NEW YORK — En mai 2017, Eric Posner, professeur de droit à l’Université de Chicago, a dressé une liste d’arguments pour défendre ou au contraire rejeter la destitution de Donald Trump. Neuf mois plus tard, face aux mêmes arguments, sa conclusion n’a pas changé, comme il l’a expliqué à La Presse lors d’un entretien.
Il s’en est pourtant passé, des choses, depuis la rédaction de votre liste. Pourquoi maintenez-vous votre opposition à une procédure de destitution contre le président ?
Je pense que le problème tient au fait que Trump continue de jouir de l’appui d’une importante minorité du public américain et qu’il a été élu de manière équitable. Il y a dans notre tradition constitutionnelle un postulat selon lequel le président restera en fonction, peu importe qu’il soit mauvais en tant qu’individu ou responsable gouvernemental, à moins qu’il ne commette un crime sérieux ou ne participe à d’autres actions prouvant son incapacité manifeste à diriger le pays. Et je pense qu’il doit y avoir un appui politique substantiel à sa destitution. S’il était destitué sans un tel appui, cela causerait un grand tort à notre système politique.
N’êtes-vous donc pas convaincu, comme certains de vos collègues, que le président a entravé la justice dans l’enquête sur l’affaire russe, ce qui justifierait sa destitution ?
Pas à ce moment-ci. Je pense que deux choses pourraient se produire. L’une est que [le procureur spécial Robert] Mueller termine son enquête. Mueller pourrait conclure que Trump a violé la loi et que le temps de l’impeachment est arrivé.

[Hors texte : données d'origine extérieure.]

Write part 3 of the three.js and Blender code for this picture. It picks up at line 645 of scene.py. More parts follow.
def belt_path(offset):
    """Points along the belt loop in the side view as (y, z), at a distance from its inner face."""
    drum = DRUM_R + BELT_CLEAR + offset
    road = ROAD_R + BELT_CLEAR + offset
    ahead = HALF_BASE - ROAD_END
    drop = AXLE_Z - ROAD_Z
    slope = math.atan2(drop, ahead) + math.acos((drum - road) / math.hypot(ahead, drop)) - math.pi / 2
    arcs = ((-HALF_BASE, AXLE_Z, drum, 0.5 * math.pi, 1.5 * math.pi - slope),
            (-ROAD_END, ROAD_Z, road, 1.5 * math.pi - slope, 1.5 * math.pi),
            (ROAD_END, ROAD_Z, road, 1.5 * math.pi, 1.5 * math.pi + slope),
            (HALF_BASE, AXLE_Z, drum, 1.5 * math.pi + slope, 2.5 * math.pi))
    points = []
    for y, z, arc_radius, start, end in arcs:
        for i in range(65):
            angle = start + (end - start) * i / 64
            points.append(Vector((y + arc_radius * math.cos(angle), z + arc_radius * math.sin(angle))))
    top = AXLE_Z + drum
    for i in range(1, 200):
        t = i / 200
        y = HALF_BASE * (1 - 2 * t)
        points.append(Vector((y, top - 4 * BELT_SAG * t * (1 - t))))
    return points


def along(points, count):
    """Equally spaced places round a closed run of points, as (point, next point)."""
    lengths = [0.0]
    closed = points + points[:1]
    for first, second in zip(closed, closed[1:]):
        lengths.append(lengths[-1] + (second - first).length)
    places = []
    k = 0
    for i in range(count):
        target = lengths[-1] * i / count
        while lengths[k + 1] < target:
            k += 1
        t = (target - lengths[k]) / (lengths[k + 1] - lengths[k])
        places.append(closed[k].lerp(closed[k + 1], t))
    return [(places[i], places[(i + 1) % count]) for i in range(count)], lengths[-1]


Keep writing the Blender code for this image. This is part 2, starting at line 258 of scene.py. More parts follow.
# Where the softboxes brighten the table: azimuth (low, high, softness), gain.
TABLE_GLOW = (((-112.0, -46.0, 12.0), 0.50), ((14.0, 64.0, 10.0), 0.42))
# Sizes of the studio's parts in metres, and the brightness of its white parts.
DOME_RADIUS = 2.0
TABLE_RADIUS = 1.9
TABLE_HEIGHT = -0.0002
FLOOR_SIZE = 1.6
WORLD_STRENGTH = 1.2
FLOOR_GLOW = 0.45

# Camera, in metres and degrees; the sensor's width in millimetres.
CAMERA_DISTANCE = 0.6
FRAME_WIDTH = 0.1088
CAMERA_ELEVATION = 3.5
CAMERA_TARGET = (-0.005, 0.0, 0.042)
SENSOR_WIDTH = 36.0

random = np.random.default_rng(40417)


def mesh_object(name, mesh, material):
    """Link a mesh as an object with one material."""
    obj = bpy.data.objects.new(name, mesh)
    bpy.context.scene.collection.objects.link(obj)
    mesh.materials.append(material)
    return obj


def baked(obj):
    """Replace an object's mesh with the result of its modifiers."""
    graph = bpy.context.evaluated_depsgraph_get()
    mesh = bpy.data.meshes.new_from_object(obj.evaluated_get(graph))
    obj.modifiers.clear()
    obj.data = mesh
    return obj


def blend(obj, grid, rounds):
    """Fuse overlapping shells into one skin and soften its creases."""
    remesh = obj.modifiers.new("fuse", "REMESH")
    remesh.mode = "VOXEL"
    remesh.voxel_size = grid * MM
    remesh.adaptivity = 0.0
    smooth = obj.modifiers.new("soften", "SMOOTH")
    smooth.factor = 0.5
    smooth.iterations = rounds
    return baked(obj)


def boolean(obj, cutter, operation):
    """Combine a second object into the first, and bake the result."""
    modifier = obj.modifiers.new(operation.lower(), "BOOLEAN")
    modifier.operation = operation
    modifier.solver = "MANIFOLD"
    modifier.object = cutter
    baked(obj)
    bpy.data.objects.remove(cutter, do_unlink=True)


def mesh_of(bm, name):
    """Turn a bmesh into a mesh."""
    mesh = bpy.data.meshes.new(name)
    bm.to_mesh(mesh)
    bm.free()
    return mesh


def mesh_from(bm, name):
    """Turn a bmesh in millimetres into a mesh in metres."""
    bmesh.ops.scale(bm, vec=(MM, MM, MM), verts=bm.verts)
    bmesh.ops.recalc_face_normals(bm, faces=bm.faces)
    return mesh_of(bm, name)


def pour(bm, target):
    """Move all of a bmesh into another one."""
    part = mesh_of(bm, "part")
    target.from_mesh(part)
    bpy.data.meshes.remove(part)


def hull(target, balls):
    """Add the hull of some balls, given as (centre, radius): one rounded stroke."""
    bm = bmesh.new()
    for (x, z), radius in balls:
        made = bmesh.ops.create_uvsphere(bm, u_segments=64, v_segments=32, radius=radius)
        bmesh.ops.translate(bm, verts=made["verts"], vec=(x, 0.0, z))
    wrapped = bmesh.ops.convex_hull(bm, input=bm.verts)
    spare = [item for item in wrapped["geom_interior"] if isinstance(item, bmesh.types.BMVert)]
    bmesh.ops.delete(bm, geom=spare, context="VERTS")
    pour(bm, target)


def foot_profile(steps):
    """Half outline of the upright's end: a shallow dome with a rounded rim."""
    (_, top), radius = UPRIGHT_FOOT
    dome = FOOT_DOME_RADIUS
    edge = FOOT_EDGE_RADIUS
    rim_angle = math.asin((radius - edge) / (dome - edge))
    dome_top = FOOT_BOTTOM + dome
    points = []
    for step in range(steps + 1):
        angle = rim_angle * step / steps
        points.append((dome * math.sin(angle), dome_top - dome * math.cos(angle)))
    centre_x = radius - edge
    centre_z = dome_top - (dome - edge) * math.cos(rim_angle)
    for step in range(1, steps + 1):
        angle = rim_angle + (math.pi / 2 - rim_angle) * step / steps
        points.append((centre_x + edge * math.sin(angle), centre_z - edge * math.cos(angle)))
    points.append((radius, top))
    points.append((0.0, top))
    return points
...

L’autre possibilité est que Trump empêche Mueller ou n’importe quel autre procureur de terminer l’enquête. Si cela arrivait, je serais probablement favorable à l’impeachment. Mais les gestes que Trump a posés jusqu’à maintenant pour entraver la justice, aussi sérieux soient-ils, ne m’apparaissent pas suffisants pour justifier une procédure de destitution. Et la raison en est très simple : selon toute apparence, Mueller continue son enquête, la terminera vraisemblablement. Je pense donc qu’il faut attendre et voir ce que Mueller trouvera.
Oublions l’affaire russe. Le président n’est-il pas en train de causer des torts irréparables à la présidence, notamment en bafouant les normes visant à prévenir les conflits d’intérêts ?
Je suis préoccupé par les conflits d’intérêts, et j’ai quelques idées à ce sujet. La première est que Trump a été élu en dépit du fait que le public était largement au courant de ses conflits d’intérêts. Conséquemment, je ne pense pas que la destitution serait justifiée à moins que nous découvrions de nouvelles informations suggérant que les conflits d’intérêts sont encore plus profonds que nous le pensions.
Il faudrait aussi que nous puissions démontrer que ces conflits d’intérêts ont influencé Trump en tant que président. Et, même si je crois que cette influence existe aujourd’hui, je ne pense pas que les preuves soient assez convaincantes. Je pense par ailleurs que Trump cause un tort considérable à la présidence. Je pense que c’est profondément regrettable, mais l’impeachment pourrait aussi nuire à la présidence. La crainte entourant l’impeachment est que cette procédure devienne une chose routinière. Si cela devenait très facile de destituer un président que vous n’aimez pas, notre système de gouvernement ne fonctionnerait pas très bien.
Si les démocrates deviennent majoritaires à la Chambre des représentants en novembre 2018, ils pourront lancer en 2019 une procédure de destitution. S’ils vous demandaient conseil sur la façon de procéder, que leur répondriez-vous ?
Je dirais aux démocrates de mettre sur pied un comité chargé de mener une enquête sur tous les aspects de la présidence de Trump. Les membres du comité auraient le pouvoir légal d’obtenir les déclarations de revenus de Trump, ses états financiers d’avant le début de sa présidence et aussi les documents sur ses délibérations et les autres informations classifiées concernant ce qu’il a fait comme président. À la fin, ils pourraient conclure que Trump a commis des infractions méritant une procédure de destitution et ils pourraient aller de l’avant. Mais ils pourraient également conclure que ce que Trump a fait n’est pas assez sérieux pour justifier son impeachment.
Que peut-on apprendre de l’histoire de l’impeachment aux États-Unis ?
Parmi les spécialistes, l’opinion générale est que l’impeachment d’Andrew Johnson et de Bill Clinton était mal avisé. Ces impeachments tendent à confirmer l’idée selon laquelle l’on devrait être prudent quand on parle de destituer un président. Au bout du compte, je pense que c’est la réflexion la plus importante.